The tests will show up on the screen for the patient to follow with their eyes, and the data captured about their eye movements can be sent back to the specialist in real time for analysis.

It means we can move it away from subjective, conversational diagnosis and into real, definitive data that clinicians can use for accurate diagnosis.

 

How does it differ from what currently exists in clinics?

The first difference is cost, which is obviously a concern. The current options that can do a similar thing are around $100,000. Second is the testing capabilities. These goggles can do many different tests, which has the potential to open up lots of new avenues. Ophthalmologists, for example, don’t currently have anything like this that they can use for testing and analysis. And third is, of course, the portability.

When you put all three differences together, that intersection is where the possibilities really open up. That’s what I find so exciting. Imagine being able to send these out on every plane with the Royal Flying Doctor Service, or the Fred Hollows Foundation. We’re talking about something that fits in a case not much bigger than a lunchbox. A social worker could throw it in the passenger seat of their car when they go out to visit people. The possibilities are endless.

 

What makes this so important?

I think that all Australians, regardless of where they live, should have access to accurate medical diagnoses and interventions. When it comes to basic access to specialist care in remote and rural locations, the playing field really needs to be levelled.

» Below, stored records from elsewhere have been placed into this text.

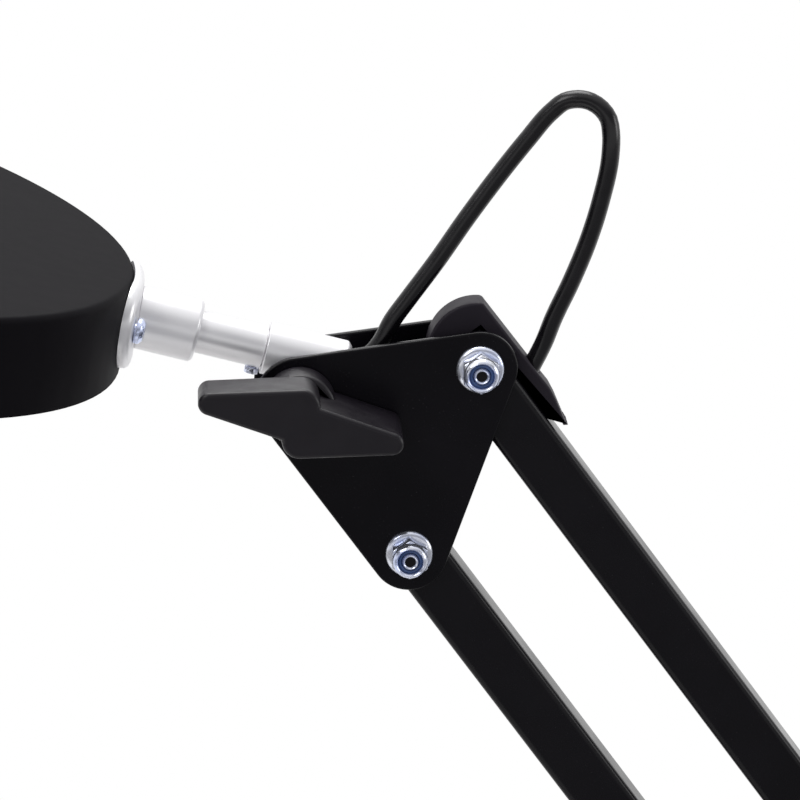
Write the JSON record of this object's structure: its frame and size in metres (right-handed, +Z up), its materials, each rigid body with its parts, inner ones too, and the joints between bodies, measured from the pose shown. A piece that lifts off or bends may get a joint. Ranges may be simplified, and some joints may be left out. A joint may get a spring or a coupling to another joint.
{
  "type": "clamp magnifying lamp",
  "caption": "Table-clamp magnifying lamp: swivel base, two parallelogram arms with square tubes, tilting and rolling round head with lidded lens, light ring and spare lead.",
  "frame": {"origin": "middle of the clamp's upper contact face, where it rests on the table top, on the swivel's axis", "axes": "+Z up along the swivel pin; arms in the XZ plane, the head towards -X; -Y is the side with the wing knobs"},
  "size_m": [0.5768, 0.2214, 1.0421],
  "materials": {
    "black_steel": "semi-gloss black powder coat",
    "rubber": "matt rubber",
    "white_nylon": "natural nylon",
    "black_plastic": "moulded black plastic",
    "gray_plastic": "satin dark plastic",
    "zinc_steel": "zinc plated steel",
    "blue_nylon": "blue nylon insert",
    "black_screws": "blackened screws",
    "neck_metal": "turned and polished",
    "head_shell": "matt top, glossy wall",
    "lens_glass": "clear optical glass",
    "board": "white solder mask",
    "diffuser": "opal diffuser",
    "cord": "satin PVC jacket"
  },
  "bodies": {
    "clamp": {"clamp_frame": "black_steel", "clamp_pad": "rubber", "socket_bush": "white_nylon", "lead": "cord", "lead_coil": "cord", "adapter": "black_plastic"},
    "clamp_disc": {"pressure_disc": "black_plastic"},
    "clamp_spindle": {"clamp_screw": "zinc_steel"},
    "swivel_base": {"base_pin": "zinc_steel", "base_bracket": "black_steel", "base_bolts": "zinc_steel", "base_nuts": "zinc_steel", "base_washers": "white_nylon", "lead_grommet": "rubber"},
    "lower_arm": {"lower_arm_tube": "black_steel", "lower_arm_foot_cap": "gray_plastic", "lower_arm_top_cap": "gray_plastic", "lower_arm_cord": "cord", "base_cord": "cord", "elbow_cord_lower": "cord"},
    "lower_link": {"lower_link_tube": "black_steel", "lower_link_spring": "zinc_steel"},
    "elbow": {"elbow_plate_front": "black_steel", "elbow_plate_rear": "black_steel", "elbow_bolts": "zinc_steel", "elbow_nuts": "zinc_steel", "elbow_washers": "white_nylon"},
    "elbow_tension_knob": {"elbow_knob": "gray_plastic"},
    "upper_arm": {"upper_arm_tube": "black_steel", "upper_arm_foot_cap": "gray_plastic", "upper_arm_head_cap": "gray_plastic", "upper_arm_cord": "cord", "elbow_cord_upper": "cord", "head_cord_front": "cord"},
    "upper_link": {"upper_link_tube": "black_steel", "upper_link_spring": "zinc_steel"},
    "head_bracket": {"head_plate_front": "black_steel", "head_plate_rear": "black_steel", "head_bolts": "zinc_steel", "head_nuts": "zinc_steel", "head_nut_rings": "blue_nylon", "head_washers": "white_nylon", "tilt_bolt": "zinc_steel"},
    "tilt_knob": {"wing_knob": "gray_plastic"},
    "holder": {"neck_holder": "neck_metal", "head_cord_rear": "cord"},
    "head": {"neck_rod": "neck_metal", "neck_screw": "black_screws", "neck_flange": "neck_metal", "flange_screws": "black_screws", "head_housing": "head_shell", "bottom_ring": "black_plastic", "lens": "lens_glass", "lens_gasket": "rubber", "lens_retainer": "black_plastic", "led_board": "board", "diffuser_ring": "diffuser"},
    "lens_lid": {"lid": "head_shell", "lid_pin": "zinc_steel"},
    "switch": {"power_button": "gray_plastic"}
  },
  "joints": [
    {"name": "clamp_travel", "type": "slide", "parent": "clamp", "child": "clamp_disc", "axis": [0, 0, 1], "range_m": [-0.02, 0.026]},
    {"name": "clamp_screw_turn", "type": "hinge", "parent": "clamp_disc", "child": "clamp_spindle", "pos_m": [0, 0, -0.05], "axis": [0, 0, 1], "range_deg": [-3605, 4685]},
    {"name": "base_turn", "type": "hinge", "parent": "clamp", "child": "swivel_base", "pos_m": [0, 0, 0.03], "axis": [0, 0, 1], "range_deg": [-150, 150], "deforming": ["lead"]},
    {"name": "lower_arm_swing", "type": "hinge", "parent": "swivel_base", "child": "lower_arm", "pos_m": [0.018, 0, 0.0642], "axis": [0, -1, 0], "range_deg": [-25, 40], "deforming": ["base_cord"]},
    {"name": "lower_link_swing", "type": "hinge", "parent": "swivel_base", "child": "lower_link", "pos_m": [-0.019, 0, 0.0727], "axis": [0, -1, 0], "range_deg": [-25, 40]},
    {"name": "elbow_level", "type": "hinge", "parent": "lower_arm", "child": "elbow", "pos_m": [0.15481, 0, 0.44008], "axis": [0, -1, 0], "range_deg": [-40, 25], "deforming": ["elbow_cord_lower"]},
    {"name": "elbow_knob_turn", "type": "hinge", "parent": "elbow", "child": "elbow_tension_knob", "pos_m": [0.15281, -0.02, 0.51708], "axis": [0, -1, 0], "range_deg": [-180, 180]},
    {"name": "upper_arm_swing", "type": "hinge", "parent": "elbow", "child": "upper_arm", "pos_m": [0.15281, 0, 0.51708], "axis": [0, -1, 0], "range_deg": [-31, 64], "deforming": ["elbow_cord_upper"]},
    {"name": "upper_link_swing", "type": "hinge", "parent": "elbow", "child": "upper_link", "pos_m": [0.13681, 0, 0.47408], "axis": [0, -1, 0], "range_deg": [-31, 64]},
    {"name": "head_level", "type": "hinge", "parent": "upper_arm", "child": "head_bracket", "pos_m": [-0.08231, 0, 0.84068], "axis": [0, -1, 0], "range_deg": [-64, 31], "deforming": ["head_cord_front"]},
    {"name": "tilt_knob_turn", "type": "hinge", "parent": "head_bracket", "child": "tilt_knob", "pos_m": [-0.12311, -0.02, 0.83368], "axis": [0, -1, 0], "range_deg": [-180, 180]},
    {"name": "head_tilt", "type": "hinge", "parent": "head_bracket", "child": "holder", "pos_m": [-0.12311, 0, 0.83368], "axis": [0, -1, 0], "range_deg": [-60, 55], "deforming": ["head_cord_rear"]},
    {"name": "head_roll", "type": "hinge", "parent": "holder", "child": "head", "pos_m": [-0.12109, 0, 0.84143], "axis": [-0.9677, 0, 0.2521], "range_deg": [-90, 90]},
    {"name": "lid_hinge", "type": "hinge", "parent": "head", "child": "lens_lid", "pos_m": [-0.33107, 0, 0.9095], "axis": [0, -1, 0], "range_deg": [0, 110]},
    {"name": "switch_press", "type": "slide", "parent": "head", "child": "switch", "axis": [-0.2521, 0, -0.9677], "range_m": [0, 0.0015], "stiffness_N_per_m": 400}
  ],
  "couplings": [
    {"joint": "clamp_screw_turn", "follows": "clamp_travel", "rad_per_m": 3141.6},
    {"joint": "lower_link_swing", "follows": "lower_arm_swing", "ratio": 1},
    {"joint": "elbow_level", "follows": "lower_arm_swing", "ratio": -1},
    {"joint": "upper_link_swing", "follows": "upper_arm_swing", "ratio": 1},
    {"joint": "head_level", "follows": "upper_arm_swing", "ratio": -1}
  ]
}
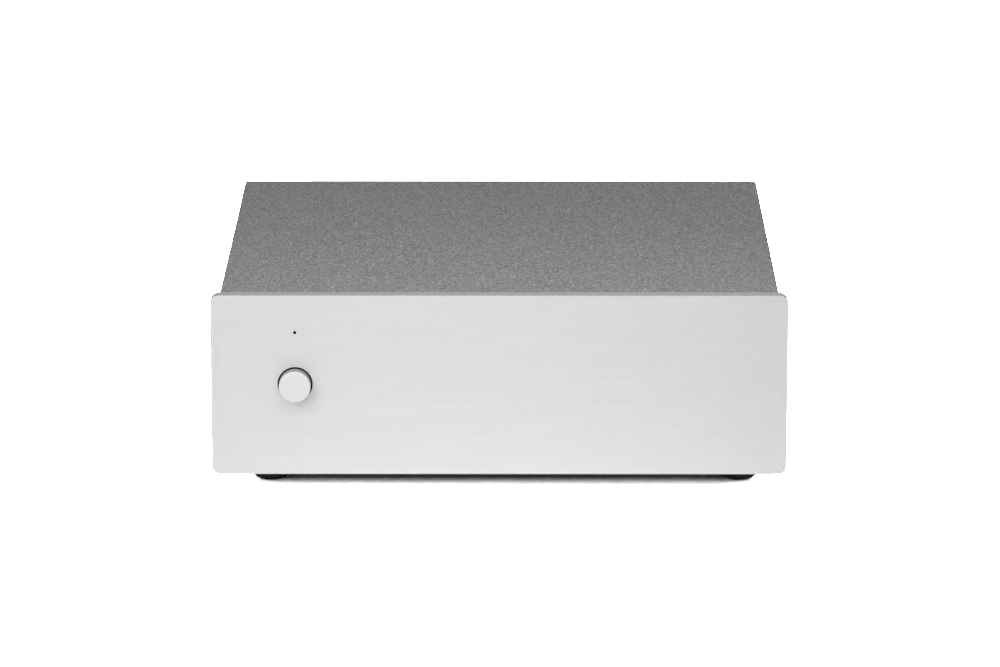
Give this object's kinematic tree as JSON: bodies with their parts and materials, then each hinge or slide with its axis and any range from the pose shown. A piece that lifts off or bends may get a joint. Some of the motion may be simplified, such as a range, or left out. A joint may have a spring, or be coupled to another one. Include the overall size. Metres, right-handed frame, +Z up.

I read an article in the ABC last year that was talking about people in every state waiting years to see a neurologist. And that’s against a recommended wait time of no more than 30 days. People are not only suffering through their original symptoms for this time, but on top of that we’re finding that they are developing additional complications, often irreversible ones.

I remember reading a similar article a couple of years ago, and things seem to only have gotten worse since then. It’s a problem that is growing and needs new solutions to address it. 

 

What is standing in the way of making this happen? What’s the biggest obstacle you need to solve right now?

All government grants have this kind of roadblock in them, where you need to have a certain amount of data to get this happening in order to get money. But you need money to do the work that gets you the data.  

Right now, we need to get our devices in front of vestibular clinicians. They’re the experts; they’re the ones who are in front of patients every day. We need their support in order to take this device further. So, we need the money to manufacture enough devices to send out to these clinicians and then partner with them to do the trials that can give us the data that informs us about how to proceed. 

That’s where the support of philanthropy comes in, that’s what gets us across the line and gets us to a point where we have something that says to the government, or a company ‘hey, this is actually possible, this can happen, and now we can pass the baton to you and you can put it out into the world, bring it to the public.’

That’s what we ask for when we ask for people to help us: bridge the gap between what we have now, and what government funding gives us.